-- Start --
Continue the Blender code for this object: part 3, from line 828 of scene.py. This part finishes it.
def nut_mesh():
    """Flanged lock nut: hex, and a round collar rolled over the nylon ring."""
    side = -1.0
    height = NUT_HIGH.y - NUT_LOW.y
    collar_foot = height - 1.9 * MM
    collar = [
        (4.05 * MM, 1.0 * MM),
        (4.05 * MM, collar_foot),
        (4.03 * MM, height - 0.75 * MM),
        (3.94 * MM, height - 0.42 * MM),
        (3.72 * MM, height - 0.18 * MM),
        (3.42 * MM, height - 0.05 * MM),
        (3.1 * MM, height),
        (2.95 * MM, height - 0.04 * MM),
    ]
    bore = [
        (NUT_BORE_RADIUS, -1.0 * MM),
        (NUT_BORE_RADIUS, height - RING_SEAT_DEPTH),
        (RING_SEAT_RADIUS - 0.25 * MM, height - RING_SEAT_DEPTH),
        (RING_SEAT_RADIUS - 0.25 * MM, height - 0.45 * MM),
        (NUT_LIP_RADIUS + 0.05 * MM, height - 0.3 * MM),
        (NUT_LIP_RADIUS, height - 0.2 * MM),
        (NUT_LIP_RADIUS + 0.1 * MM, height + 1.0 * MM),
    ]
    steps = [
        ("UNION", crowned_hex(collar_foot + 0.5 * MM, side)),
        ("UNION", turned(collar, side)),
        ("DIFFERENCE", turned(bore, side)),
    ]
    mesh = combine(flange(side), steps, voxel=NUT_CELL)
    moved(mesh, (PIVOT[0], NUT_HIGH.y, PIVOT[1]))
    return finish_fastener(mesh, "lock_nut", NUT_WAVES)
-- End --
-- Start --
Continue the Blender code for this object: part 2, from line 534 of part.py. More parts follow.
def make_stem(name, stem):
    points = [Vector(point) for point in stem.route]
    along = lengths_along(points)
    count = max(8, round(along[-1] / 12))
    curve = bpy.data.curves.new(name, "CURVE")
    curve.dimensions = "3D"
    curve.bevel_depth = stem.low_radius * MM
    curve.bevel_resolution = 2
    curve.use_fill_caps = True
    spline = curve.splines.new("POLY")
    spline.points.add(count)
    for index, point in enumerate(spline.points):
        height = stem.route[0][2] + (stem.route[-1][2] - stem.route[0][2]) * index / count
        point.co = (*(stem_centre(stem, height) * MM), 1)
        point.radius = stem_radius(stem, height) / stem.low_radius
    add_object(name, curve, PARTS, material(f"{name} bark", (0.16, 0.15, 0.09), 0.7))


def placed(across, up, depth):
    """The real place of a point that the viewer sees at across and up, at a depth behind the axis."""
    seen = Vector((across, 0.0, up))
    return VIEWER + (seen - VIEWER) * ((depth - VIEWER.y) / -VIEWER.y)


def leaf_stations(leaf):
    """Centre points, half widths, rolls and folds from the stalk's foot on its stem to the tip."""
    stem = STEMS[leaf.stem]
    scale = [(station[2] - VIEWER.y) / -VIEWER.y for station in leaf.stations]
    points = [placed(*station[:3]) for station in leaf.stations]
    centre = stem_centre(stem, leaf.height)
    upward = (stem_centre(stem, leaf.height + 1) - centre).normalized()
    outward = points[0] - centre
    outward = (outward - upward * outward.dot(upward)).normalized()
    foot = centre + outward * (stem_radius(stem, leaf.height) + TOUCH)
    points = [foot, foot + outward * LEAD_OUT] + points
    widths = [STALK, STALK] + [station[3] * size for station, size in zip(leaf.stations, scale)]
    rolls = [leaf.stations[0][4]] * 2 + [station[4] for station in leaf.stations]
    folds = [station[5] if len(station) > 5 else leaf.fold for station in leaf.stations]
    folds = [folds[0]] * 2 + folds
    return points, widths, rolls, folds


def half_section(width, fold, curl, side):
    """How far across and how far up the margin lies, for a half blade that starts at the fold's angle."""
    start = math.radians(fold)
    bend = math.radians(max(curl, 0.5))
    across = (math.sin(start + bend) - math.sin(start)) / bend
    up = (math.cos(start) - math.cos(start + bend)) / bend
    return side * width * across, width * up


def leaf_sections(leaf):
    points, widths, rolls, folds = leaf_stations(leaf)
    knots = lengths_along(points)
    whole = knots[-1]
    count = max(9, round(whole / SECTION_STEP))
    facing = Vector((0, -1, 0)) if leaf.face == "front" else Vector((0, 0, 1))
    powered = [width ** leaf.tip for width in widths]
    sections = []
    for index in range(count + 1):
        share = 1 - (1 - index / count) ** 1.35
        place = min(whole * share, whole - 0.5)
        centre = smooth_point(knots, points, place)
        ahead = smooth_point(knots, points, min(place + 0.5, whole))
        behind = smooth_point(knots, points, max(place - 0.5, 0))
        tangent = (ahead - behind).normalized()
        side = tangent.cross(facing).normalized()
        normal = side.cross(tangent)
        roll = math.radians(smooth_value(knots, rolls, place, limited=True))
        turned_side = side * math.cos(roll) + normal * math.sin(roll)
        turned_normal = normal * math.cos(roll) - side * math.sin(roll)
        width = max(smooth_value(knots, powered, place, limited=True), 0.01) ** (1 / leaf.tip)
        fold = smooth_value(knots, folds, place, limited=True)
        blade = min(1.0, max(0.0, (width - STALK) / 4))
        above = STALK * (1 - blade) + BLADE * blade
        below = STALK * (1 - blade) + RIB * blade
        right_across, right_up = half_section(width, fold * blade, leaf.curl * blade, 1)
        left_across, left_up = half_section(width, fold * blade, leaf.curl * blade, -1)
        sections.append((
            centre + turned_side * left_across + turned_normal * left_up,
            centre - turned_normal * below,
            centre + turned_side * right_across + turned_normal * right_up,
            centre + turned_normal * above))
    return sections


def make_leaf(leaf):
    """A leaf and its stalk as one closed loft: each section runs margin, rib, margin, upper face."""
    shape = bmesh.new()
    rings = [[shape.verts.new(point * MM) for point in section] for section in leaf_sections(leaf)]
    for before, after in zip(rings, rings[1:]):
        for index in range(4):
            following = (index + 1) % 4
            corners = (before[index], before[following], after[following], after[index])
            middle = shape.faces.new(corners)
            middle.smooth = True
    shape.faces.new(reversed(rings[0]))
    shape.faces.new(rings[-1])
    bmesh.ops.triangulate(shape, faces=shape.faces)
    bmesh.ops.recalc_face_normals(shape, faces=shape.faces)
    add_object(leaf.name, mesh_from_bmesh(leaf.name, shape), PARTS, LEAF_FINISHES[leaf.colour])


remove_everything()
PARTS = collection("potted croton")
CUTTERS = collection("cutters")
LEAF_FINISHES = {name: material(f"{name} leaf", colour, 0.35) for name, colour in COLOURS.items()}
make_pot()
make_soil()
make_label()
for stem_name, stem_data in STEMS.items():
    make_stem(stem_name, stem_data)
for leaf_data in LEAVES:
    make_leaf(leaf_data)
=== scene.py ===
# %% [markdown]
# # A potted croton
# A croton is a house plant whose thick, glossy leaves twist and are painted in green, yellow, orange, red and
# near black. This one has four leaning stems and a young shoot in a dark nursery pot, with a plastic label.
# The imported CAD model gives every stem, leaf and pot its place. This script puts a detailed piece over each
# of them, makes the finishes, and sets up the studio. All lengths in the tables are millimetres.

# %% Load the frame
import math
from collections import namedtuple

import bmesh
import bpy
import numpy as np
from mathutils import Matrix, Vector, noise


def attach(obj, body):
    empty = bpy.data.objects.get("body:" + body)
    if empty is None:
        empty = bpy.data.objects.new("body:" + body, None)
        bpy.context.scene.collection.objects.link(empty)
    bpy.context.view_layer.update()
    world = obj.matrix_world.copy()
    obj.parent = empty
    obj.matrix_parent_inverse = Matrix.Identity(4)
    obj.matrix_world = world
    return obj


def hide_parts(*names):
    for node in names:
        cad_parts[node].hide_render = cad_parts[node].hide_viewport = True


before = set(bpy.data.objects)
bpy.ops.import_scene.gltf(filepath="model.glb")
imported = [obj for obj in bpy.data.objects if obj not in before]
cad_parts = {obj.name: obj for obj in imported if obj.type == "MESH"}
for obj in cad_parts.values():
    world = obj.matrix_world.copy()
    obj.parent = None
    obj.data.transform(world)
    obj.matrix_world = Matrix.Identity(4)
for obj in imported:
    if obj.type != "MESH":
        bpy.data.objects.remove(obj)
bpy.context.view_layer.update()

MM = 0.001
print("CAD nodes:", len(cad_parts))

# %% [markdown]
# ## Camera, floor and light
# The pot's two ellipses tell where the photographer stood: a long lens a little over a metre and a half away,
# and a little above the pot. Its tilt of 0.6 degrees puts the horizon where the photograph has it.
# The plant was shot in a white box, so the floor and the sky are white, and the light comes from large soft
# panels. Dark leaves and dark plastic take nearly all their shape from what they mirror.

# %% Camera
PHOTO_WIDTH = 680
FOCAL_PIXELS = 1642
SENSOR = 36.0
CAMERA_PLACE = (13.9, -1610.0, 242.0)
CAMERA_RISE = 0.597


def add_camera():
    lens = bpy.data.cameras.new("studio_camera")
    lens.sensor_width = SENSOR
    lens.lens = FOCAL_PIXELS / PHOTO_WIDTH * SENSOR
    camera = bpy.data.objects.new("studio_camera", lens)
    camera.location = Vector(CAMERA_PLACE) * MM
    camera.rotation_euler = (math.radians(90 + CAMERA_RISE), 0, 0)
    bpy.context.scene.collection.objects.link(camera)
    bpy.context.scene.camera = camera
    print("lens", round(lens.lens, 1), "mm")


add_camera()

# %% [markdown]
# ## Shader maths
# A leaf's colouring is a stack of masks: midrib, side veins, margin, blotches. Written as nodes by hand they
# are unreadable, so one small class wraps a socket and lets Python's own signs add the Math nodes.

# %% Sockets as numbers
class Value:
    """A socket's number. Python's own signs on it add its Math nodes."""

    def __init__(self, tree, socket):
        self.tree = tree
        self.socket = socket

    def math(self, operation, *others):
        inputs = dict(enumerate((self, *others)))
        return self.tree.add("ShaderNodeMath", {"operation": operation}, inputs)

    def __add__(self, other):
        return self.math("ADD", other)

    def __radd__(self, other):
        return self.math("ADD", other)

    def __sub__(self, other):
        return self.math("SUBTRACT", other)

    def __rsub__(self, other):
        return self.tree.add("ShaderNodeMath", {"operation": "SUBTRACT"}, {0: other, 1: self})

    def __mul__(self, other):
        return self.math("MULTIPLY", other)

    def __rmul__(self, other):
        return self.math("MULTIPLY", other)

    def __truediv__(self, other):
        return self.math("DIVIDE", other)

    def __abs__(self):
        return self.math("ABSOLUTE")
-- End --
> _What to produce_:
Exactly reproduce the stretch from the line with "remove_everything()" through the line with "obj.matrix_parent_inverse = Matrix.Identity(4)", including both ends and nothing else.

> _Result_:
remove_everything()
PARTS = collection("potted croton")
CUTTERS = collection("cutters")
LEAF_FINISHES = {name: material(f"{name} leaf", colour, 0.35) for name, colour in COLOURS.items()}
make_pot()
make_soil()
make_label()
for stem_name, stem_data in STEMS.items():
    make_stem(stem_name, stem_data)
for leaf_data in LEAVES:
    make_leaf(leaf_data)
=== scene.py ===
# %% [markdown]
# # A potted croton
# A croton is a house plant whose thick, glossy leaves twist and are painted in green, yellow, orange, red and
# near black. This one has four leaning stems and a young shoot in a dark nursery pot, with a plastic label.
# The imported CAD model gives every stem, leaf and pot its place. This script puts a detailed piece over each
# of them, makes the finishes, and sets up the studio. All lengths in the tables are millimetres.

# %% Load the frame
import math
from collections import namedtuple

import bmesh
import bpy
import numpy as np
from mathutils import Matrix, Vector, noise


def attach(obj, body):
    empty = bpy.data.objects.get("body:" + body)
    if empty is None:
        empty = bpy.data.objects.new("body:" + body, None)
        bpy.context.scene.collection.objects.link(empty)
    bpy.context.view_layer.update()
    world = obj.matrix_world.copy()
    obj.parent = empty
    obj.matrix_parent_inverse = Matrix.Identity(4)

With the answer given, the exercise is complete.